February nonfarm payrolls plunged -92,000 (vs +50k consensus), sending the S&P down 1.67%, the Dow -793 points and the VIX to 31.05 while average hourly earnings rose 3.8% YoY. March payrolls are forecast +57,000 and will be released Fri Apr 3 at 8:30 AM ET on Good Friday (cash markets closed), creating acute weekend gap risk into Mon Apr 6 that coincides with an Apr 6 Iran deadline; Brent is $112.57/bbl (+45% YTD). Policy implication: the Fed (funds rate 3.50–3.75%) faces a stagflation tradeoff — weak jobs argue for cuts, sticky wages/inflation argue for hikes — so expect elevated volatility and tactical de-risking (Treasuries, gold, hedges) ahead of the weekend.

Analysis

The market structure around the payroll release creates a liquidity vacuum: price discovery will occur in futures while the bulk of institutional flow sits idle until the cash open. That compresses gamma and forces delta-heavy participants to pre-hedge into a two-event weekend (data + geopolitical binary), which amplifies gap risk and makes volatility products the most direct way to transfer tail exposure without taking directional equity bets. AI-driven labor repricing is creating a persistent demand shock for mid-skilled consumers even as capex for compute accelerates; that bifurcation is a two-speed shock to earnings — outsized margin upside for AI infra suppliers and exchanges, simultaneous durable-demand downside for consumer cyclical suppliers and retailers.

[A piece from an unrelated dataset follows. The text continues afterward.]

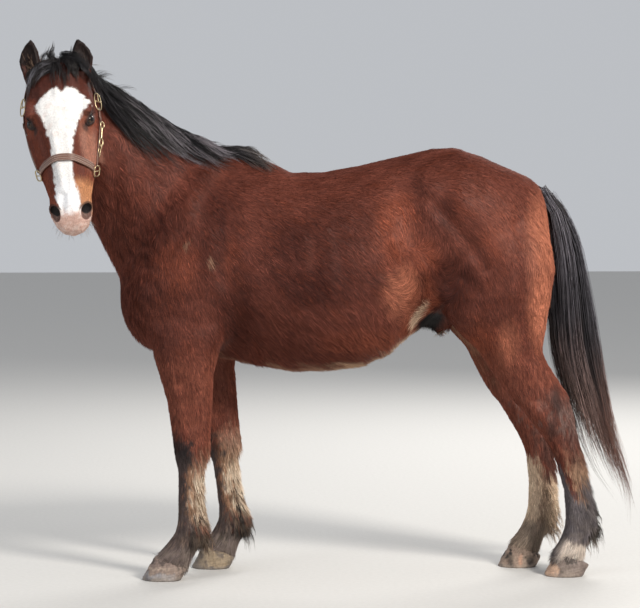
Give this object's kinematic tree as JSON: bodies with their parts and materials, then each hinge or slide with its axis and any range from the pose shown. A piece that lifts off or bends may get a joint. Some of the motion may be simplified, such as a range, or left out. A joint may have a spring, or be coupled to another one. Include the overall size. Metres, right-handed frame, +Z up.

The labor-duration of harm (skill depreciation + higher long-term unemployment) implies the consumption hit is multi-quarter, so cyclical recovery cannot be assumed even if headline payrolls bounce. Monetary policy is now a binary leash on market returns: sticky wage inflation raises the bar for any rapid easing while labor weakness would mechanically lower front-end yields and steepen curves. That makes curve trades and volatility in rates more attractive than naked directionality in equities; the path-dependence of Fed expectations creates scenarios where an initial futures selloff on weak data could morph into a Monday short-covering rally as rate-cut probabilities jump. Consensus positioning underprices the persistence of structural demand loss and overprices a clean “Fed pivot” reflex. A weekend negative surprise paired with geopolitical noise will most likely produce an overshoot in directional markets and an even bigger knee-jerk move in implied vols — an environment where defined-risk hedges and calendar/term-structure plays in volatility and rates will outperform naked long/short equity bets.